Gregory George was doing carpentry work at a friend’s house when the friend’s college-age son walked in. “He knew that I danced, but he didn’t know I knew how to build a house, and he [had never seen] me with a tool belt on,” recalls George. “He drew a character of me with a tutu on and a tool belt over it.” And that’s how George became known as the “dancer with the tool belt.”

When George was six, his father took him to see Rudolf Nureyev in Sleeping Beauty at the Detroit Opera House. Afterward, George announced that he wanted to be a dancer. His father, an engineer at General Motors who briefly played violin for the Detroit Symphony Orchestra, and his mother, a homemaker, were supportive. Though his peers in elementary school in the Detroit suburb of Wayne taunted him as a “mama’s boy” and called him a “fairy,” George stuck to his dancing.

As a teenager, things got easier. “I went to a teen dance, and I could move really well, and the girls really appreciated that. And the guys thought, maybe that’s not so bad,” he recalls. It also helped that he was a good athlete who could throw a football as well as land a mean pirouette.

Now fifty-three, divorced, and the father of a sixteen-year-old Huron High student, Gabby, George says matter-of-factly: “The ballet world is full of gay men. I’m just not one of them.” Handsome, with a small muscular frame and longish hair, George directs the Children’s Ballet Theatre of Michigan in Lansing and is a freelance choreographer. A former principal with the Ohio Ballet in Akron and the Indianapolis Ballet Theatre, he’s optimistically planning a bold new project: starting an adult professional ballet company in Ann Arbor. All this in addition to his construction work with Washtenaw Woodwrights.

George learned carpentry as a young man while attending the former Chicago Ballet School on a scholarship. Learning that ballet companies typically pay their dancers just thirty-five weeks a year, he recalls asking himself, “How am I going to get a job to supplement my income without taking too much from dancing?” He started as a carpenter’s assistant, learning the trade from watching others.

Attention to aesthetics is an asset in both his careers, he says. And teaching dance to children taught him the patience he needed to work with adults on remodeling jobs. “You have to control the way you say things so it doesn’t come across negatively–and take their negative thoughts and turn them around to a positive.”

Both jobs demand constant awareness of his body movements. “I might have to lift a lot of heavy materials or be on a roof, so I really have to pay attention,” he says. “With dancing, I might get a back injury from lifting girls. As I’m getting older and I get closer to shows, [the risk of injury] gets a little nerve-racking.”

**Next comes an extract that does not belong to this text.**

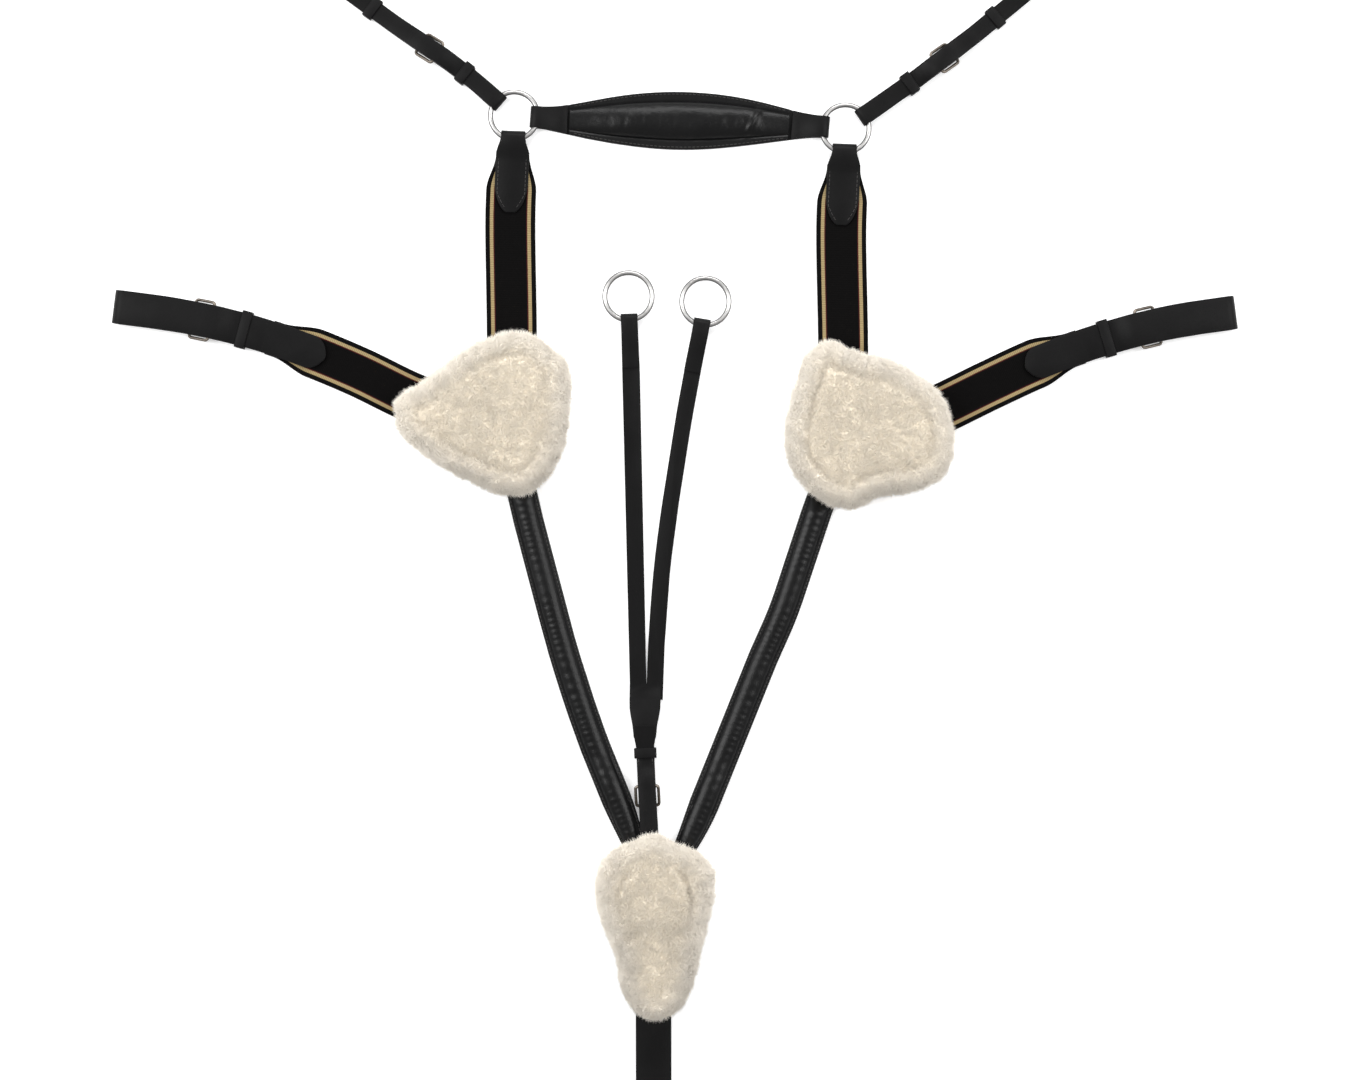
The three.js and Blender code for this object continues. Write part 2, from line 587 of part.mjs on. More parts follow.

George sees his Great Lakes Contemporary Ballet Company as the culmination of his dance career. He figures he’ll need about half a million dollars to launch the group–huge, in today’s economy. But he exudes confidence. “I’m a pretty gifted choreographer, and I can do any ballet–and because of that I’m not afraid to take on bigger projects.” He’s counting on corporate benefactors, patrons, and a teaching academy to bring in funds.

When it is pointed out that the city’s best-known dancer, U-M professor Peter Sparling, had to close his company in 2008, George emphasizes that his group will have a much lower overhead. “I want to weave my way into the community with respect and collaboration,” he says, noting the competitive nature of local fund-raising. “I’m starting with about six dancers. I don’t want to grow too fast too big and step on too many toes.” He plans to draw dancers from the University of Michigan and other dance companies for larger productions and hopes to mount his first show by this summer.

“Greg’s work speaks for itself,” says Michael Chan, one of the company’s four board members. “Funding is scarce, but there are performing arts aficionados out there that are willing to support him.”

At a recent class for his adult dancers in a rented studio space on Plaza Drive, George cues up music by Fiona Apple–not your typical ballet score. He takes the all-female group through a graceful, traditional barre warm-up, then switches the music to a rollicking upbeat tempo played at nightclub volume. Demonstrating quick, contemporary ballet footwork, he conveys both playfulness and seriousness as he leads the students through several vignettes of advanced moves. “Isn’t that fun?” he says with a big smile.